Bull Call Spread vs Buying Naked Calls
Here is the honest comparison:
| Factor | Bull Call Spread | Naked Long Call |
|---|---|---|
| Cost | Lower | Higher |
| Max Loss | Limited (net debit) | Limited (full premium) |
| Max Profit | Capped | Unlimited |
| Theta Decay | Partially offset | Full exposure |
| IV Sensitivity | Reduced (long + short vega) | Full exposure |
| Breakeven | Lower | Higher relative to cost |
The bull call spread wins when:
- You have a defined price target
- You want to reduce theta and vega exposure
- You want a lower breakeven point
The naked call wins when:
- You expect a very large move
- IV is low and you want full vega exposure
- The stock could significantly exceed any reasonable upper strike
A Quick Setup Checklist
Before entering a bull call spread:
- Confirm your thesis. You need a reason to be moderately bullish, not just a feeling.
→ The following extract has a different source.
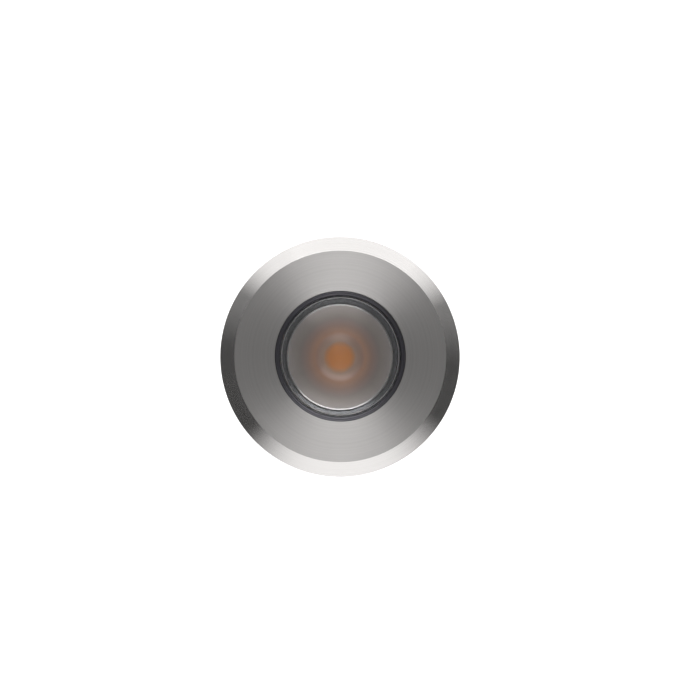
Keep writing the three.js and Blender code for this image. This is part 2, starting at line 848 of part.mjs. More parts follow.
// Terminal block: a sloped housing with two wire ports in its lower front.
function terminalGeometry() {
  const low = driverBottom - terminalSize.z;
  const body = block(terminalSize, 0, terminalY, low);
  const slope = new THREE.BoxGeometry(
    terminalSize.x + 2 * overrun,
    2 * terminalChamferWidth,
    2 * terminalChamferWidth,
  );
  slope.rotateX(quarterTurn / 2);
  slope.translate(0, terminalY + terminalSize.y / 2, low);
  const ports = [-1, 1].map((side) =>
    rod(
      terminalPortRadius,
      low - overrun,
      low + terminalPortDepth,
      smallFacets,
      (side * terminalSize.x) / 4,
      terminalY - terminalSize.y / 2 + terminalPortRadius + partSpacing,
    ),
  );
  return cut(body, [slope, ...ports]);
}

// End cap: a plate as wide as the barrel, with a grooved spigot that goes up into it.
function capGeometry() {
  const spigot = bayRadius - capSpigotGap;
  const grooveFloor = ringGrooveFloor(bayRadius, capRingSection);
  const grooveMiddle = (spigotTop + barrelBottom) / 2;
  const grooveHalf = (capRingSection + grooveSlack) / 2;
  const bore = glandShankRadius + boltGap;
  const turned = revolve([
    [bore, spigotTop],
    [bore, capBottom],
    [barrelRadius - capChamferWidth, capBottom],
    [barrelRadius, capBottom + capChamferWidth],
    [barrelRadius, barrelBottom],
    [spigot, barrelBottom],
    [spigot, grooveMiddle - grooveHalf],
    [grooveFloor, grooveMiddle - grooveHalf],
    [grooveFloor, grooveMiddle + grooveHalf],
    [spigot, grooveMiddle + grooveHalf],
    [spigot, spigotTop],
  ]);
  const holes = capScrewAngles.map((degrees) => {
    const [x, y] = polar(capScrewCircle, degrees);
    const radius = capScrew.shankRadius + boltGap;
    return rod(radius, capBottom - overrun, barrelBottom + overrun, smallFacets, x, y);
  });
  return cut(turned, holes);
}

function capSealRingGeometry() {
  return ringSeal(bayRadius, capRingSection, (spigotTop + barrelBottom) / 2);
}

function capScrewGeometry(degrees) {
  const [x, y] = polar(capScrewCircle, degrees);
  const screw = panScrew(capScrew, capThickness + capScrew.biteDepth);
  return screw.rotateX(Math.PI).translate(x, y, capBottom);
}

function glandWasherGeometry() {
  const inner = glandShankRadius + boltGap;
  const outer = inner + glandWasherWidth;
  return revolve(
    [
      [inner, glandHexTop],
      [outer, glandHexTop],
      [outer, capBottom],
      [inner, capBottom],
    ],
    midFacets,
  );
}

// Gland body: a shank up through the cap, a hexagon, and a threaded end slit into claws.
function glandBodyGeometry() {
  const hex = hexBar(glandFlats, glandHexBottom, glandHexTop);
  const shankTop = glandHexTop + glandShankLength;
  const stem = revolve(
    [
      [0, glandClawEnd],
      [glandNutThreadRadius - hexChamferWidth / 2, glandClawEnd],
      [glandNutThreadRadius, glandClawEnd + hexChamferWidth / 2],
      [glandNutThreadRadius, glandHexBottom + overrun],
      [glandShankRadius, glandHexTop - overrun],
      [glandShankRadius, shankTop - hexChamferWidth / 2],
      [glandShankRadius - hexChamferWidth / 2, shankTop],
      [0, shankTop],
    ],
    midFacets,
  );
  const through = rod(glandBoreRadius, glandClawEnd - overrun, shankTop + overrun, midFacets);
  const seat = rod(
    glandNutThreadRadius - glandClawWall,
    glandClawEnd - overrun,
    glandHexBottom - glandSealStart,
    midFacets,
  );
  const slotSize = {
    x: glandNutThreadRadius + overrun,
    y: glandSlotWidth,
    z: glandClawLength + overrun,
  };
  const slots = Array.from({ length: glandSlots }, (_, i) =>
    block(slotSize, slotSize.x / 2, 0, glandClawEnd - overrun).rotateZ(
      radians((360 * (i + 0.5)) / glandSlots),
    ),
  );
  return cut(join(hex, [stem]), [through, seat, ...slots]);
}

function glandSealGeometry() {
  const outer = glandNutThreadRadius - glandClawWall - fitGap;
  const high = glandHexBottom - glandSealStart;
  const low = glandClawEnd - glandSealReach;
  const waist = (outer - glandSealBoreRadius) / 4;
  return revolve(
    [
      [glandSealBoreRadius, low],
      [outer - waist, low],
      [outer, glandClawEnd],
      [outer, high],
      [glandSealBoreRadius, high],
    ],
    midFacets,
  );
}

// Gland nut: a hexagon that runs into a dome with a round mouth for the cable.
function glandNutGeometry() {
  const corner = hexCorner(glandFlats);
  const thread = glandNutThreadRadius + threadGap;
  const domeTop = nutBottom + glandNutDome;
  const drop = hexChamferWidth * Math.tan(radians(hexChamferAngle));
  const lip = glandNutMouthRadius + glandNutWall;
  const envelope = revolve(
    [
      [0, nutBottom],
      [lip, nutBottom],
      [(lip + corner) / 2, nutBottom + glandNutDome / 4],
      [corner - hexChamferWidth, nutBottom + (glandNutDome * 2) / 3],
      [corner, domeTop],
      [corner, nutTop - drop],
      [corner - hexChamferWidth, nutTop],
      [0, nutTop],
    ],
    midFacets,
  );
  const bar = rod(corner, nutBottom, nutTop, hexSides);
  const floor = Math.min(nutBottom + glandNutWall, glandClawEnd - glandSealReach - fitGap);
  const inside = revolve(
    [
      [0, floor],
      [glandNutMouthRadius, floor],
      [thread, glandClawEnd - fitGap],
      [thread, nutTop + overrun],
      [0, nutTop + overrun],
    ],
    midFacets,
  );
  const mouth = rod(glandNutMouthRadius, nutBottom - overrun, floor + overrun, midFacets);
  return cut(intersect(bar, envelope), [inside, mouth]);
}

add('bezel', 'steel', bezelGeometry());
add('slip_washer', 'washer', slipWasherGeometry());
add('lens_seal', 'rubber', lensSealGeometry());
add('cover_glass', 'glass', coverGlassGeometry());
add('optic', 'optic', opticGeometry());
add('optic_holder', 'holder', holderGeometry());
add('led_dome', 'phosphor', ledDomeGeometry());
add('led_package', 'ceramic', ledPackageGeometry());
add('led_board', 'starBoard', starBoardGeometry());
add('thermal_pad', 'pad', thermalPadGeometry());
boardScrewAngles.forEach((degrees, i) => {
  const [x, y] = polar(boardScrewCircle, degrees);
  const length = boardThickness + thermalPadThickness + boardScrew.biteDepth;
  const screw = panScrew(boardScrew, length).translate(x, y, boardTop);
  add(`board_screw_${i + 1}`, 'screw', screw);
});
add('led_lead_positive', 'redLead', leadGeometry(leadAngles[0]));
add('led_lead_negative', 'blackLead', leadGeometry(leadAngles[1]));
add('barrel', 'barrel', barrelGeometry());
add('neck_seal_ring', 'rubber', neckSealRingGeometry());
springAngles.forEach((degrees, i) => {
  add(`leaf_spring_${i + 1}`, 'spring', springGeometry(degrees));
  add(`spring_screw_${i + 1}`, 'screw', springScrewGeometry(degrees));
});
spacerAngles.forEach((degrees, i) => {
  const [x, y] = polar(spacerCircle, degrees);
  const length = driverBoardThickness + spacerHeight + driverScrew.biteDepth;
  const screw = panScrew(driverScrew, length).rotateX(Math.PI);
  add(`driver_spacer_${i + 1}`, 'nickel', spacerGeometry(degrees));
  add(`driver_screw_${i + 1}`, 'screw', screw.translate(x, y, driverBottom));
});
add('driver_board', 'circuit', driverBoardGeometry());
add(
  'driver_rectifier',
  'component',
  block(rectifierSize, 0, -rectifierDrop, driverBottom - rectifierSize.z),
);
add('driver_coil', 'component', coilGeometry());
add('driver_capacitor', 'can', capacitorGeometry());
add('terminal_block', 'terminal', terminalGeometry());
add('end_cap', 'barrel', capGeometry());
add('cap_seal_ring', 'rubber', capSealRingGeometry());
capScrewAngles.forEach((degrees, i) => {
  add(`cap_screw_${i + 1}`, 'screw', capScrewGeometry(degrees));
});
add('gland_washer', 'rubber', glandWasherGeometry());
add('gland_body', 'nickel', glandBodyGeometry());
add('gland_seal', 'rubber', glandSealGeometry());
add('gland_nut', 'nickel', glandNutGeometry());

export default group;
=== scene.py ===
"""In-ground marker light: the looks of every piece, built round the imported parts.

Metres, +Z up along the light's axis, with the origin in the plane of the ring's underside.
A turned piece takes its outline from the section of its CAD solid, so it fits where that fits.
The eye sees a white room. The steel mirrors a bright wall and a softbox in front, the same
behind, and a dark arch between them, which gives it its bright and dark sectors.
"""

import functools
from collections import namedtuple
from math import acos, ceil, cos, dist, hypot, pi, radians, sin, sqrt, tan

import bmesh
import bpy
import numpy as np
from mathutils import Matrix, Vector


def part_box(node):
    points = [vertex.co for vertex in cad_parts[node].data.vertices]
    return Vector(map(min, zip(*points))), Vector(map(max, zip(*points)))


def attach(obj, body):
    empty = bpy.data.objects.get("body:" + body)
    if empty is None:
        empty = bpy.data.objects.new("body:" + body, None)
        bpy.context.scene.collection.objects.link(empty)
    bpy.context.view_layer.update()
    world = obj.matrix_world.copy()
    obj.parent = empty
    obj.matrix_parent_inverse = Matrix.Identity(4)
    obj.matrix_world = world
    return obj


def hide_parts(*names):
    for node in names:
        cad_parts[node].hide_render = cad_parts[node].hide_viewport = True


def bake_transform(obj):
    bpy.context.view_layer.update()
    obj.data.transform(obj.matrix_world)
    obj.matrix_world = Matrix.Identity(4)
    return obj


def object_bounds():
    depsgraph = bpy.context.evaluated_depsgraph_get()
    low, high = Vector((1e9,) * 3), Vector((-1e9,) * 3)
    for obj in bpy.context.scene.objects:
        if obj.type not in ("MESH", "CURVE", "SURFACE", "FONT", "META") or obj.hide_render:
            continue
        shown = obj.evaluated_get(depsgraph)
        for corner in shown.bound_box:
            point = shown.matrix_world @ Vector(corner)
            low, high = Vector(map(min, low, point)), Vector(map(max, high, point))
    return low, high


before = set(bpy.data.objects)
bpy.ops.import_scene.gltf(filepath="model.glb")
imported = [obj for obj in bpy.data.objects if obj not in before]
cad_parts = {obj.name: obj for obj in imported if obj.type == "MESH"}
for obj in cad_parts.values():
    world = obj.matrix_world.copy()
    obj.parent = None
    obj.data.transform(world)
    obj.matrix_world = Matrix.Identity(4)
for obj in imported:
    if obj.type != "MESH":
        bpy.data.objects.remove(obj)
cad_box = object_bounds()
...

- Check liquidity. Both strikes need tight bid-ask spreads. Use our Lean Options tool to evaluate candidates.
- Set your price target. Your short strike should be at or slightly above your target.
- Calculate your numbers. Know your max profit, max loss, and breakeven before you enter.
- Choose your timeframe. 30-60 days to expiration gives enough time without excessive theta decay.
- Size the position. Risk no more than 2-5% of your account on any single spread.
- Set exit rules. Decide in advance when you will take profit and when you will cut losses.
The Bottom Line
The bull call spread is not exciting. It will not turn $500 into $50,000. But it is one of the most reliable ways to express a moderately bullish view with defined risk.
You know your max loss before you enter. You reduce the impact of time decay and volatility changes. And you lower your breakeven compared to buying a naked call.
For most traders, most of the time, that is a better trade.